**THE PROBLEM**
Print all the data, keeping every line exactly as it is.

**INFORMATION SUPPLIED**
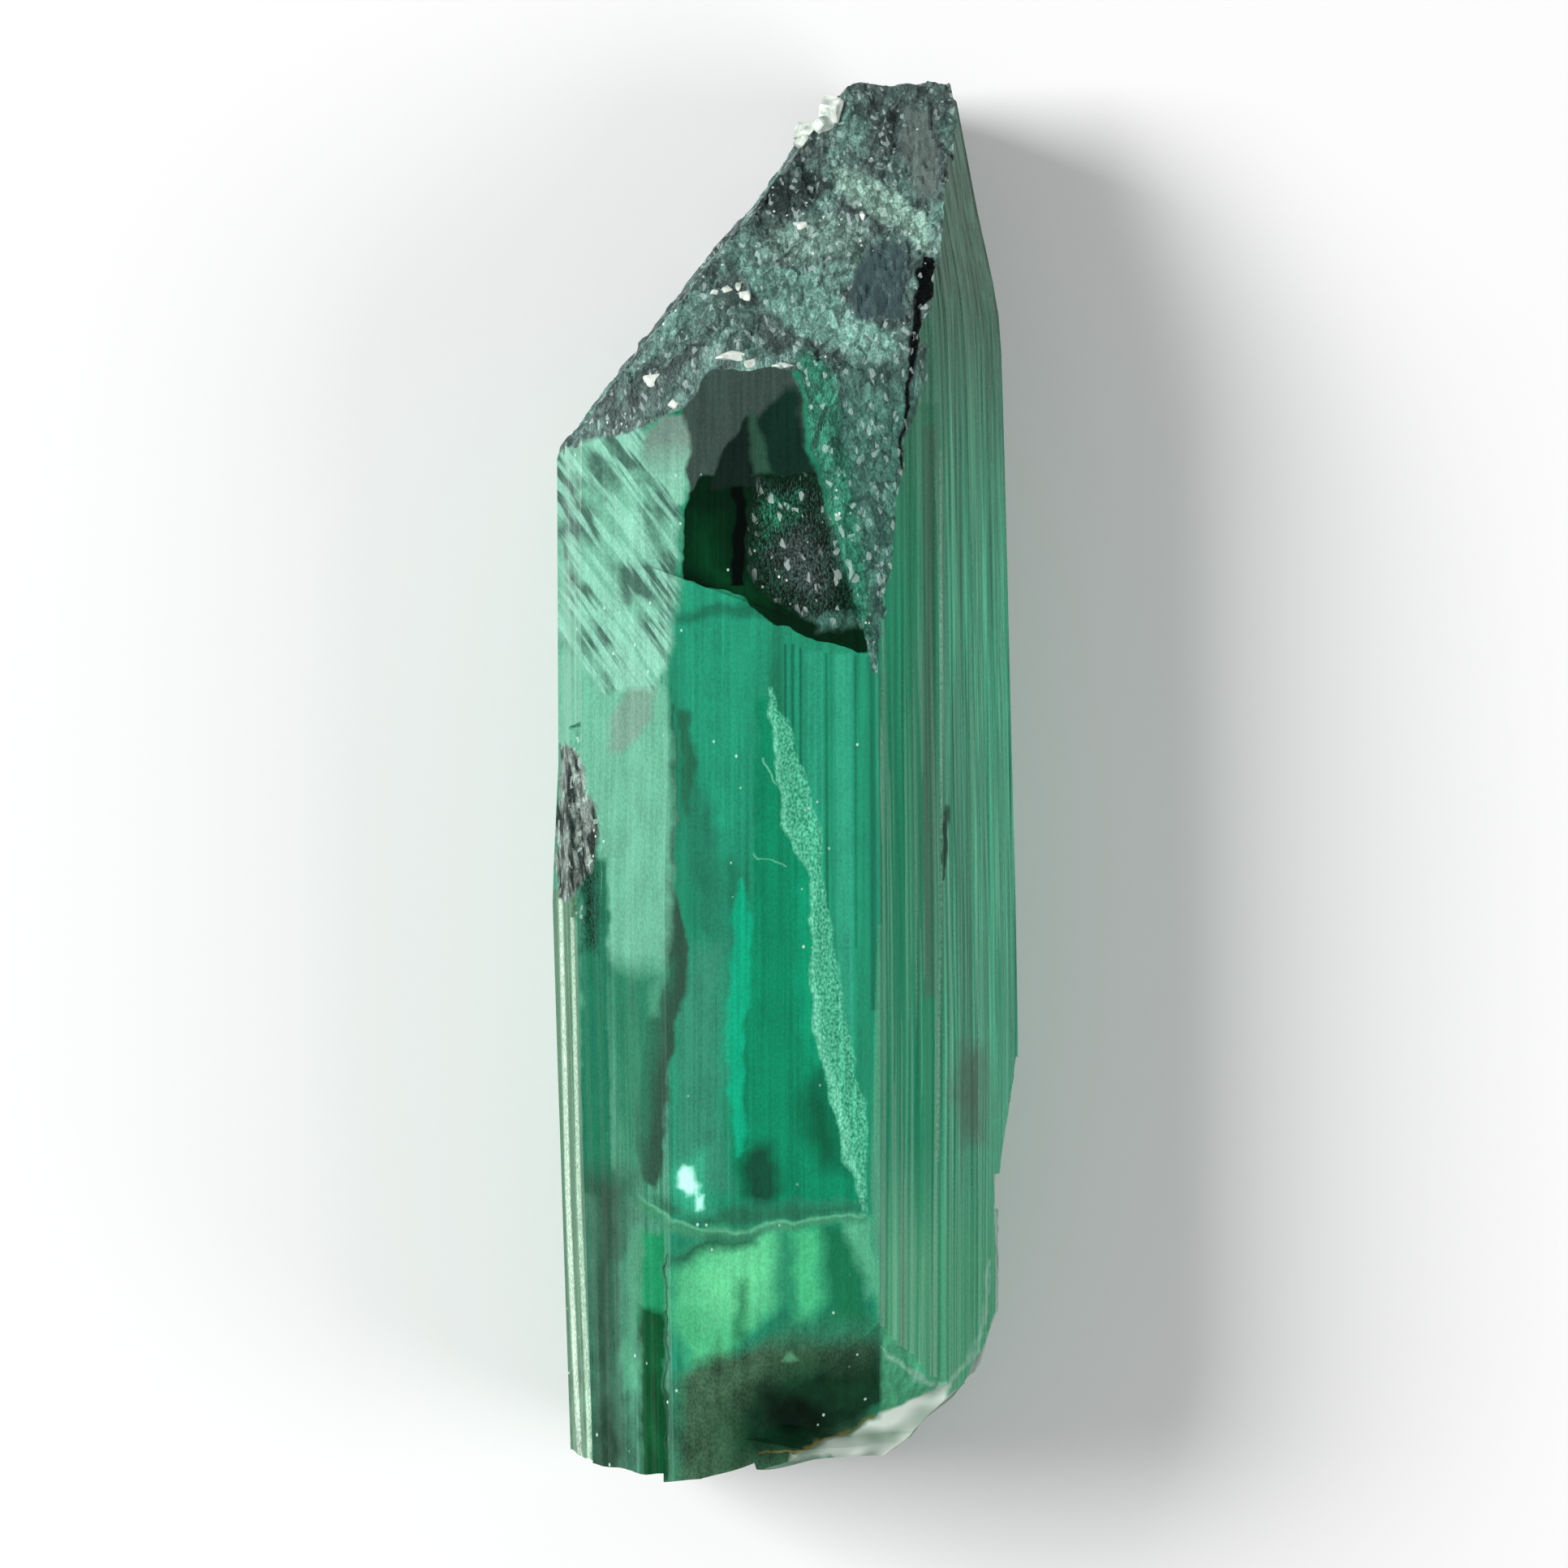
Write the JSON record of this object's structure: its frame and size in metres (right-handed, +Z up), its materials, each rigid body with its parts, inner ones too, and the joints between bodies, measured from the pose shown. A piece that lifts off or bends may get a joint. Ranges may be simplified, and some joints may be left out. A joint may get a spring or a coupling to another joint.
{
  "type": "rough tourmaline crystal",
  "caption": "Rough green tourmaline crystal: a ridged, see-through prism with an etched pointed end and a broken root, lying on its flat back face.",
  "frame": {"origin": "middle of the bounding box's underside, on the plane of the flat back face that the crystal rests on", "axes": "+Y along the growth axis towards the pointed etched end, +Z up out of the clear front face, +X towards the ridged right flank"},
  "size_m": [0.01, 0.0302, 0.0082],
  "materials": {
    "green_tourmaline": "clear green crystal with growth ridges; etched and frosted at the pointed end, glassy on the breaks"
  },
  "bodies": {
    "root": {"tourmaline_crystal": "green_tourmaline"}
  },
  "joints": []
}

**FULL OUTPUT**
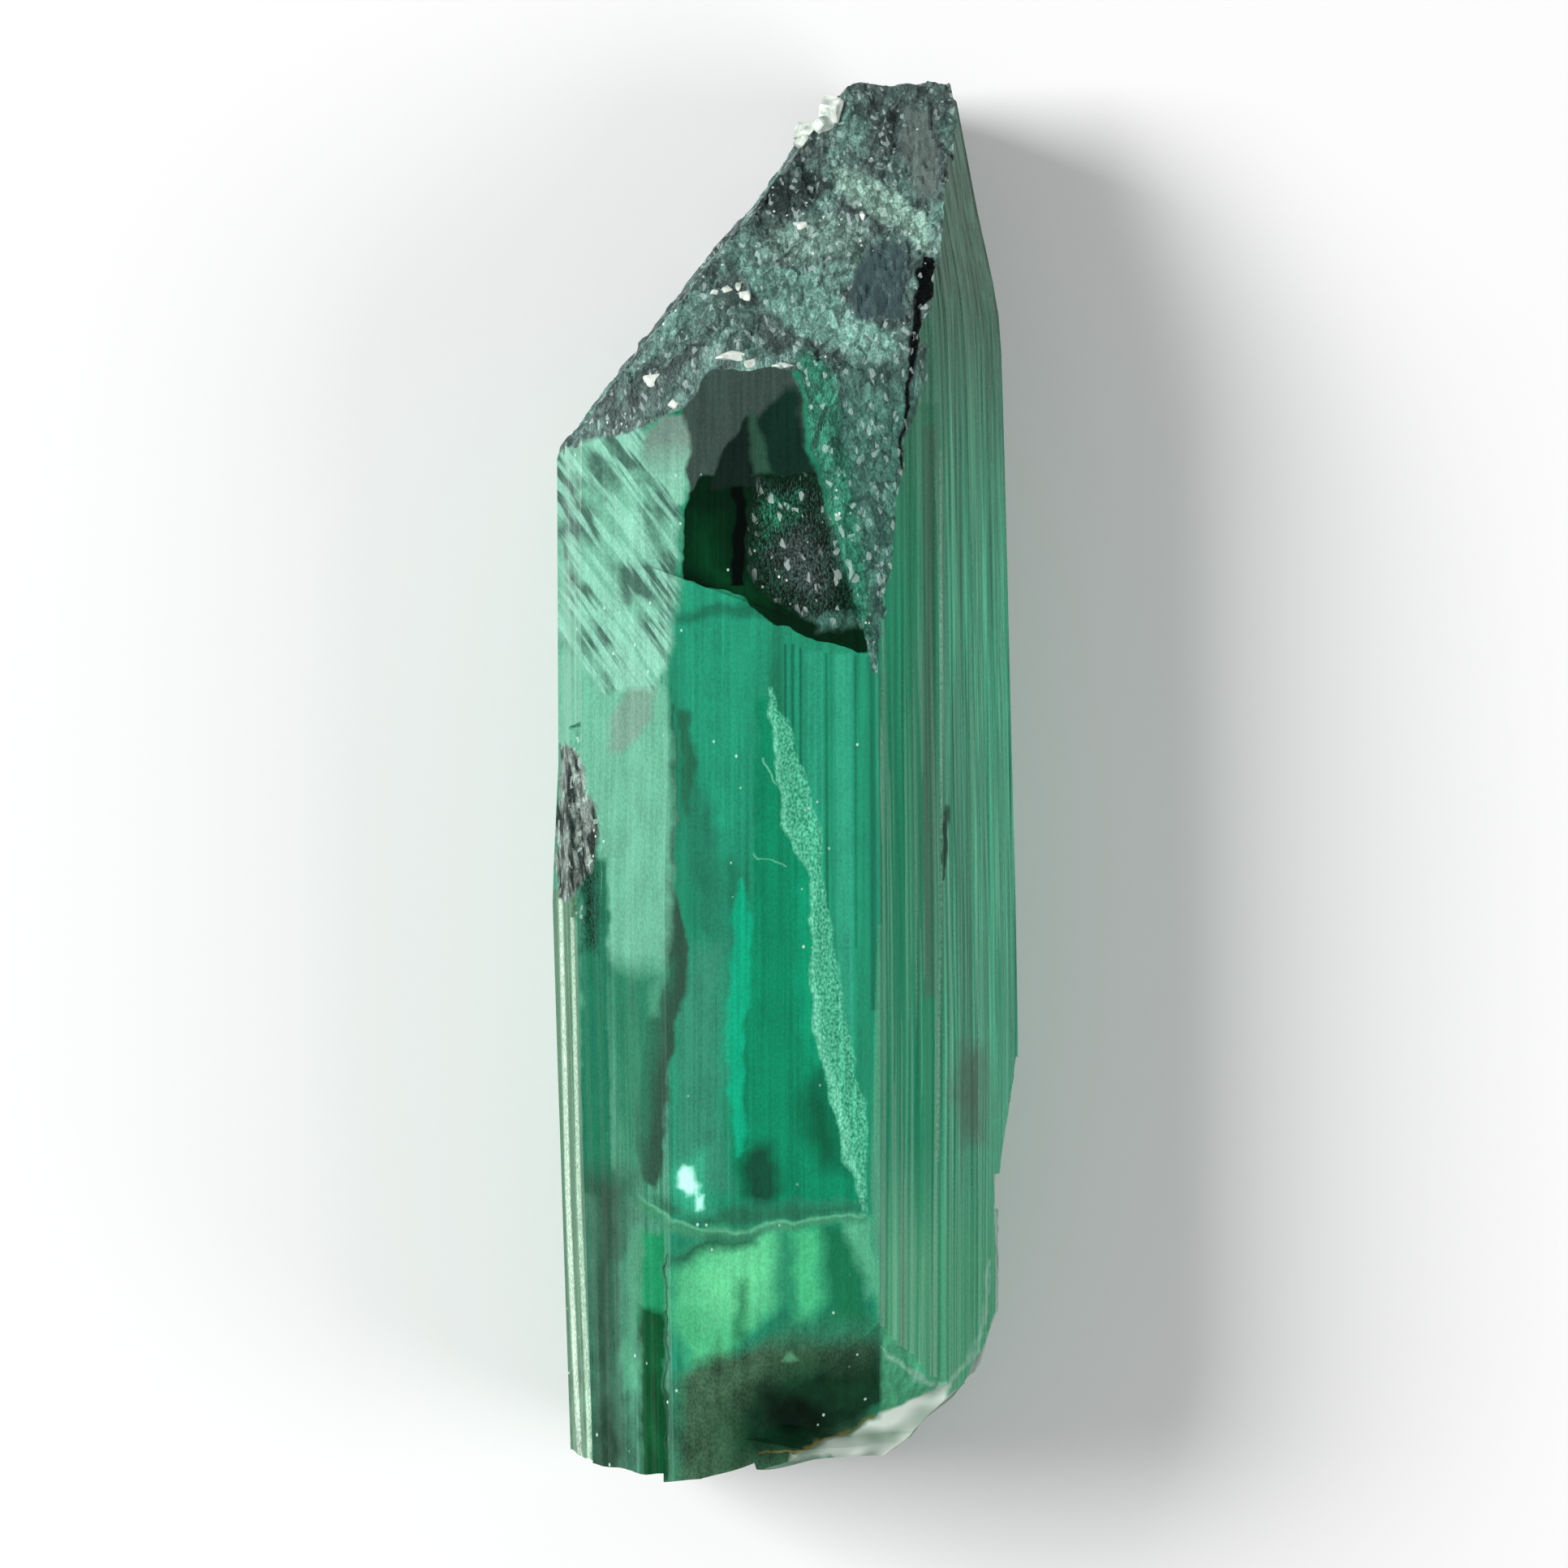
Write the JSON record of this object's structure: its frame and size in metres (right-handed, +Z up), its materials, each rigid body with its parts, inner ones too, and the joints between bodies, measured from the pose shown. A piece that lifts off or bends may get a joint. Ranges may be simplified, and some joints may be left out. A joint may get a spring or a coupling to another joint.
{
  "type": "rough tourmaline crystal",
  "caption": "Rough green tourmaline crystal: a ridged, see-through prism with an etched pointed end and a broken root, lying on its flat back face.",
  "frame": {"origin": "middle of the bounding box's underside, on the plane of the flat back face that the crystal rests on", "axes": "+Y along the growth axis towards the pointed etched end, +Z up out of the clear front face, +X towards the ridged right flank"},
  "size_m": [0.01, 0.0302, 0.0082],
  "materials": {
    "green_tourmaline": "clear green crystal with growth ridges; etched and frosted at the pointed end, glassy on the breaks"
  },
  "bodies": {
    "root": {"tourmaline_crystal": "green_tourmaline"}
  },
  "joints": []
}